HÜRREM SÖNMEZ

Bayram, yılbaşı, doğum günü gibi özel günleri kaç yaşında ve hangi koşullarda olursa olsun çocuksu bir neşeyle karşılayan insanlara daima özenmişimdir. Ben hiçbir zaman öyle biri olamadığım için belki.
Herkesin aynı anda eğlenmesi ve neşelenmesi öngörülen ‘kutlu günler’ eşitsizliklerin de yitirilenlerin bıraktığı boşluğun da en ağır hissedildiği günlerdir aslında.
Hayat zaten adil değildir ama onun da ötesinde bizimki gibi bir memlekette bir yılbaşı hediyesi olarak kısmetinize ne düşeceği belirsizdir; soğuk cezaevi duvarları da olabilir, uzak bir memlekette sevdiklerinizden ayrı olmanın hüznü de.
Örneğin bundan yedi yıl önce ülkenin bir tarafında sokaklar ışıl ışıl yılbaşı coşkusu içindeyken diğer tarafında cenazeler geliyordu katırlarla, yer yarılmadı, hayat olağan seyrinde devam etti, yeni yılın gelişi kutlanabildi. Neyi kaybettiğimizi anlamamız zaman aldı…
Yılın son günleri kazandıklarımızın, kaybettiklerimizin, bir takvim yılını neyle geçirdiğimizin hesabını kitabını yapma günleridir çoğumuz için… Ve gelen yeni yıla dair hayaller kurup -belki de hiç uygulanmayaca- bazı kararlar almak vakti.
Lâkin biz bir vakittir bunlardan epey uzağa düştük galiba çünkü bir yıl sonra bugün hangi koşullarda ve nerede olacağımızı pek kestiremediğimiz, hatta sabah neye uyanacağımızı bilemediğimiz bir ülke artık bizimki. Sıklıkla kurduğumuz tek bir hayali saymazsak, hayal kurmak da epey zorlandığımız bir eyleme dönüştü.
İşte soğuk ve gri bir İstanbul sabahında aklımda bu düşüncelerle yürürken ve bir yıl sonu yazısı nasıl olmalı diye düşünedururken tam karşımda Fındıklı’daki inşaatın cephesinde şu cümle karşıladı beni: “Şehir senin, hayat senin.”

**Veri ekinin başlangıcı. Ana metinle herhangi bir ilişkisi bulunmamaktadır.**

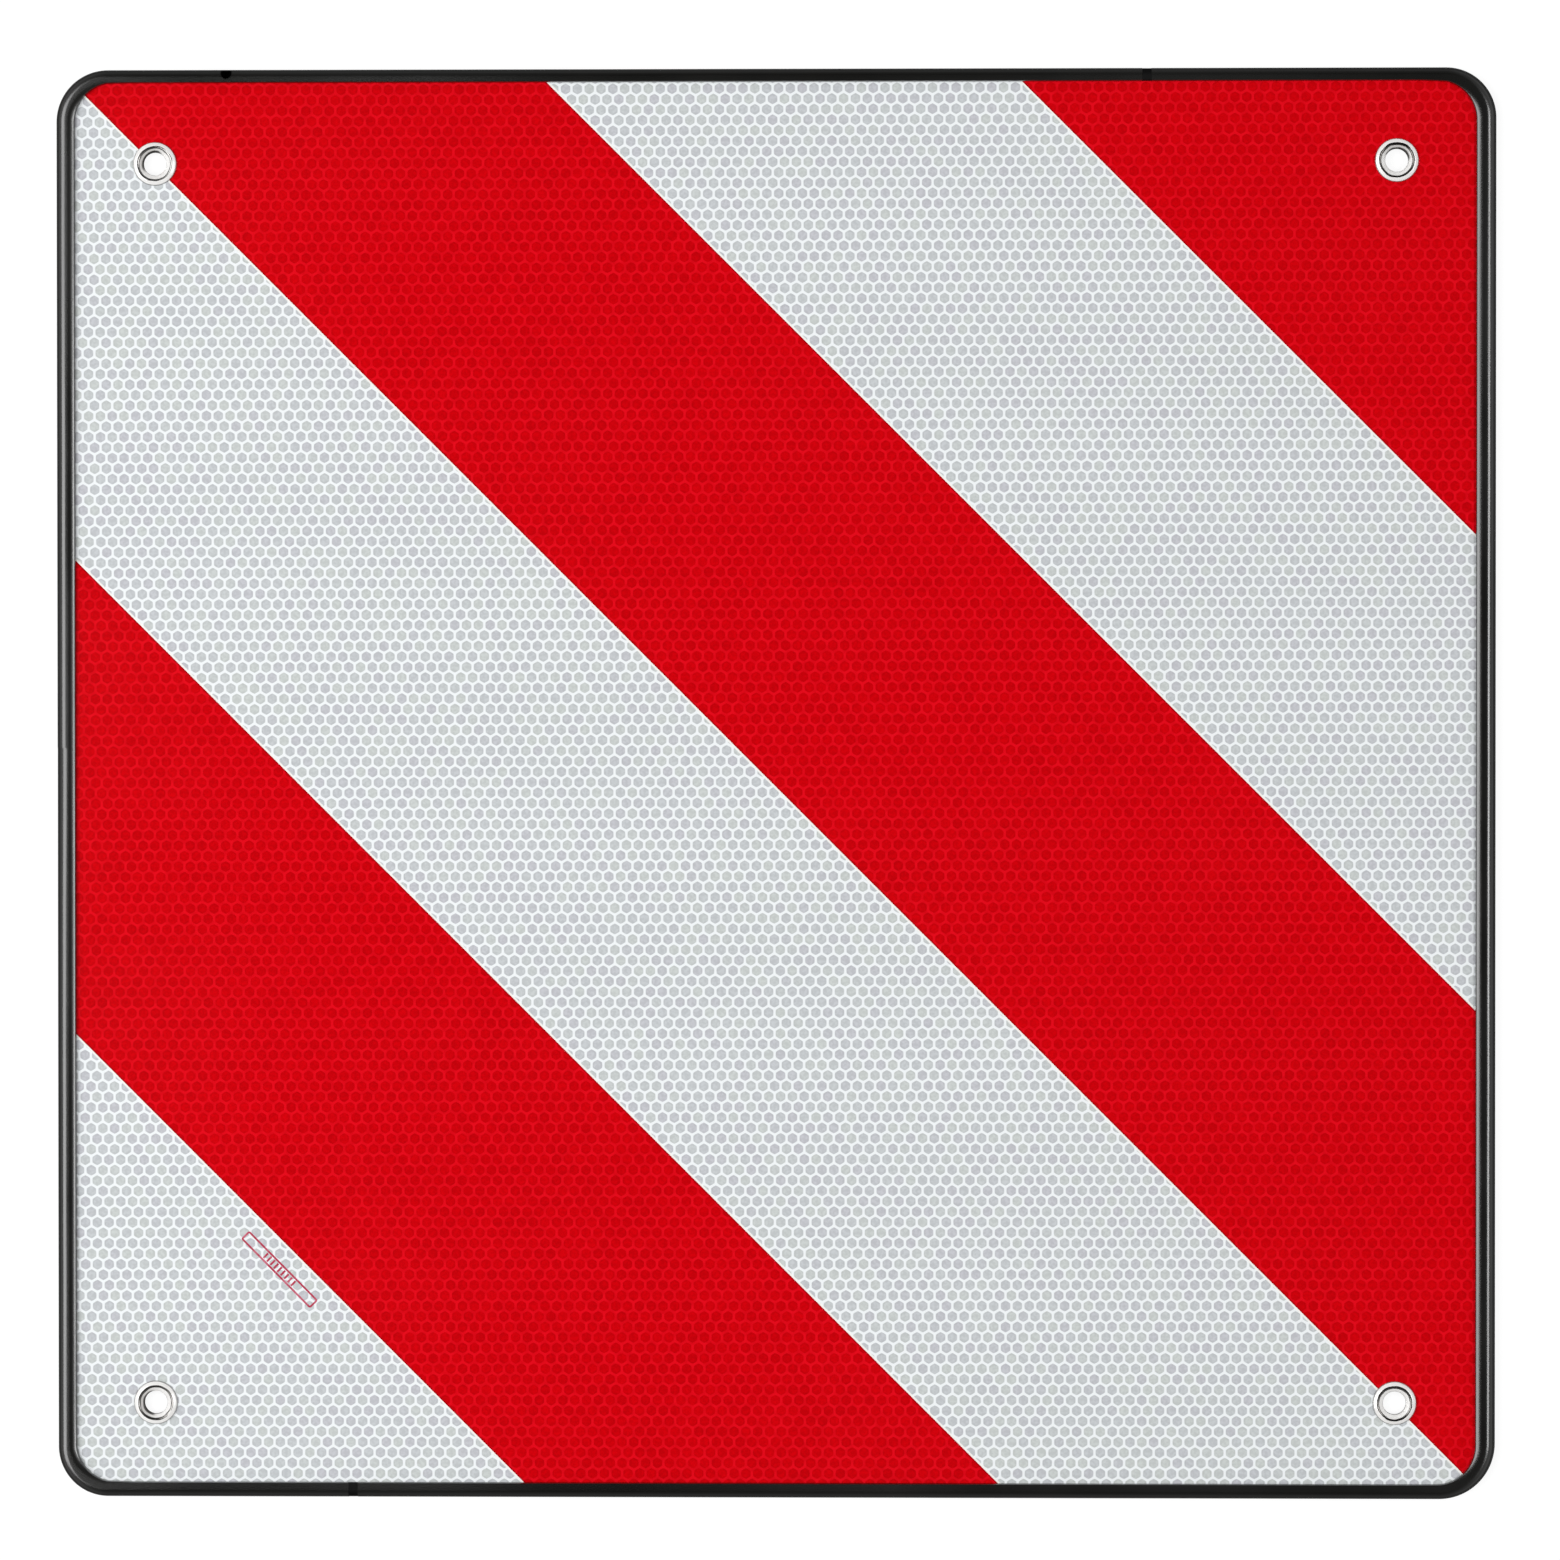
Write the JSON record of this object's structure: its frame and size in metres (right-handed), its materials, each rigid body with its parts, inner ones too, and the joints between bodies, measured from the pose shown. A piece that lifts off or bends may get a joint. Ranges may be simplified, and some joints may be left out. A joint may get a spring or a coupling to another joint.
{
  "type": "overhanging load sign",
  "caption": "Square marker board with red and white diagonal reflective bands, soft black edge trim and metal eyelets for fixing it over an overhanging load.",
  "frame": {"origin": "middle of the board's outline, on the plane that the back of the edge trim rests on", "axes": "+Z out of the reflective face, +X to the right and +Y up as the face is read"},
  "size_m": [0.5, 0.4966, 0.0056],
  "materials": {
    "aluminium_sheet": "mill finish",
    "white_film": "honeycomb retroreflective film, satin gloss",
    "red_ink": "red transparent ink over honeycomb film",
    "trim_rubber": "smooth extruded, satin",
    "joint_sealant": "matt",
    "eyelet_nickel": "bright nickel plate"
  },
  "bodies": {
    "root": {"panel": "aluminium_sheet", "reflective_film": "white_film", "red_band_corner": "red_ink", "red_band_middle": "red_ink", "red_band_lower": "red_ink", "edge_trim_right": "trim_rubber", "edge_trim_lower_left": "trim_rubber", "edge_trim_upper_left": "trim_rubber", "joint_filler_top": "joint_sealant", "joint_filler_bottom": "joint_sealant", "eyelet_top_left": "eyelet_nickel", "eyelet_top_right": "eyelet_nickel", "eyelet_bottom_left": "eyelet_nickel", "eyelet_bottom_right": "eyelet_nickel", "washer_top_left": "eyelet_nickel", "washer_top_right": "eyelet_nickel", "washer_bottom_left": "eyelet_nickel", "washer_bottom_right": "eyelet_nickel"}
  },
  "joints": []
}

Şehir bir vakittir bizim değil halbuki, bu hayat da bir rivayete göre bizimdi ama biz mi seçmiştik orası şüpheliydi işte. Ömrümün sonuna kadar sevmekten asla vazgeçmeyeceğimi düşündüğüm şehir, çeyrek asırdan uzun bir zaman önce eski Köprüaltı’nda bağıra bağıra “Sen bize layıksın biz de sana İstanbul” diye şarkılar söylediğimiz şehir bu şehir değildi sanki. Haramiler hakkında fikir sahibiydik ama saltanatı görebilmek için biraz zamana ihtiyacımız varmış demek….
Uğruna kimbilir nelerden vazgeçtiğimiz ve nelere katlandığımız, sokaklarında güldüğümüz, ağladığımız, sarhoş olduğumuz, sevdalandığımız, ayrılık acısı çekip kendimizi sokaklarına vurduğumuz, bir sengine değil yekpare Acem mülkünü, bir ömrü fedâ etmekte beis görmediğimiz şehirdi ya burası biz yabancı olmuştuk belki de.
Bu hayatın ve bu şehrin bizim olduğuna dair hatırlatma üstüne, zaman zaman ülkeden gidenlerin yazdıklarını okuduğumda düşündüğüm şey geldi aklıma; gidenlerin gittiği yerde yabancı olması normal ve belki nispeten aşılabilir bir durumken kalanların kendi şehrine yabancılaşmasına bir çare var mıydı acaba? Şair “Öz yurdunda garipsin öz vatanında parya” dizesini yazarken bizim bugünlerimizi düşünmüş olamazdı sanırım.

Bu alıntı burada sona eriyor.